No longer does the hulking Italian liner Rex have to stop at Quarantine for medical inspection since the granting eight months ago of “radio pratique” to certain liners entering New York harbor (TIME. Sept. 6). It stopped there last week, however, to let two moon-faced gentlemen climb down a gangplank to a Coast Guard cutter. The cutter snaked up the river to a Fire Department pier. Here the chubby passengers, Cinema Producer Hal Roach and Dictator’s Son Vittorio Mussolini, were transferred to an earnest knot of alien squad members, policemen. State Department and Italian Embassy officials, and rushed cross town to the Ritz Tower Hotel, thus avoiding a noisy incident as the Rex warped into its regular pier. A thunderous loud speaker, operated by a microphone hidden in the pier’s men’s washroom suddenly boomed:
“Down with Mussolini! Mussolini is an admitted murderer! Deport Mussolini’s son,”
At about the same time plump Vittorio Mussolini was explaining to Manhattan reporters that he was in the U. S. to spend 20 days in Hollywood studying production methods as a prelude to his new career: the presidency of an Italian cinema corporation to be known as R.A.M. Films. He said his favorite Hollywood characters are Greta Garbo and Mickey Mouse, there was absolutely nothing political in his visit and he found American women beautiful.
Fat Vittorio Mussolini, 21, married and a veteran bomber of Ethiopian villages, has been excited about the cinema for over a year. But the original idea for this latest of Fascist corporations belonged to neither Vittorio Mussolini nor Hollywood Producer Hal Roach. It belonged to an earnest Italian, Dr. Renato Senise, nephew of the chief of Rome’s secret police and son of an Academician. To Hollywood he went over a year ago fired with his pet idea, the production of full length cinema operas in Italy where tenors are as plentiful as olives. There he met Producer Hal Roach. Mr. Roach has spent a great many of his 45 years in Hollywood among the custard pies of its comedy lots. There he demonstrated his possession of the common touch of producing interminable series of Our Gang pictures, in which succeeding generations of fat, freckled, good, bad, pretty and colored children were featured. Mr. Roach made a fortune out of these films but this spring he put his name on a different kind of comedy, a full-length sophisticated picture. It was a good one called Topper, starring Constance Bennett, Cary Grant and Roland Young, and Hollywood sat up and admitted that Hal Roach had widened his horizons in a hurry. Laying his head to Dr. Senise’s, he proceeded to widen it still further in a fashion to take even a Schenck’s breath away. Few Hollywoodsmen have dared dream of taking in a government for a partner.
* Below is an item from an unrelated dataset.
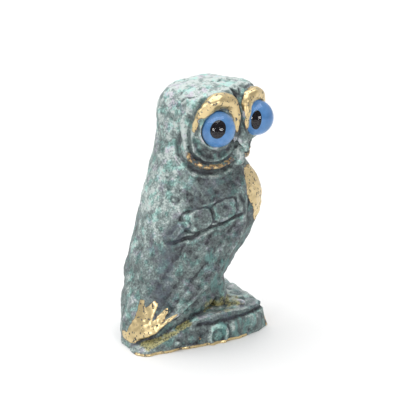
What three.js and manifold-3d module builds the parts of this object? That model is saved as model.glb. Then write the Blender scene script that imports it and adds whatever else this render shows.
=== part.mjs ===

Back to Italy a few months ago went Dr. Senise to tackle the then head of Fascist films, Luigi Freddi, in the expensive Cinema City that II Duce has built outside Rome. To Filmtsar Freddi the idea of cinemoperas seemed “too big, too beautiful” for Italy. Piqued Dr. Senise went immediately to Vittorio Mussolini, who carried the plan just as quickly to papa.
II Duce was quick to understand the political advantage of producing what looked like 100% Italian films with all the advantages of Hollywood imported technicians, cameramen, designers.
At this point Originator Senise dropped from the picture. The R.A.M. Films were incorporated, the name means nothing less than Roach And Mussolini, capitalized at $5,000,000. The $5,000,000 comes directly from the public treasury, with Producer Hal Roach guaranteed 50% of the profits, responsible for 50% of the losses. In return he is sworn to produce no pictures anywhere else for three years.
Four operas will be produced as a starter: Rigoletto, Aïda, Tosca, probably La Traviata, with oldtime Composer Pietro Mascagni (Cavalleria Rusticana) to conduct at least one.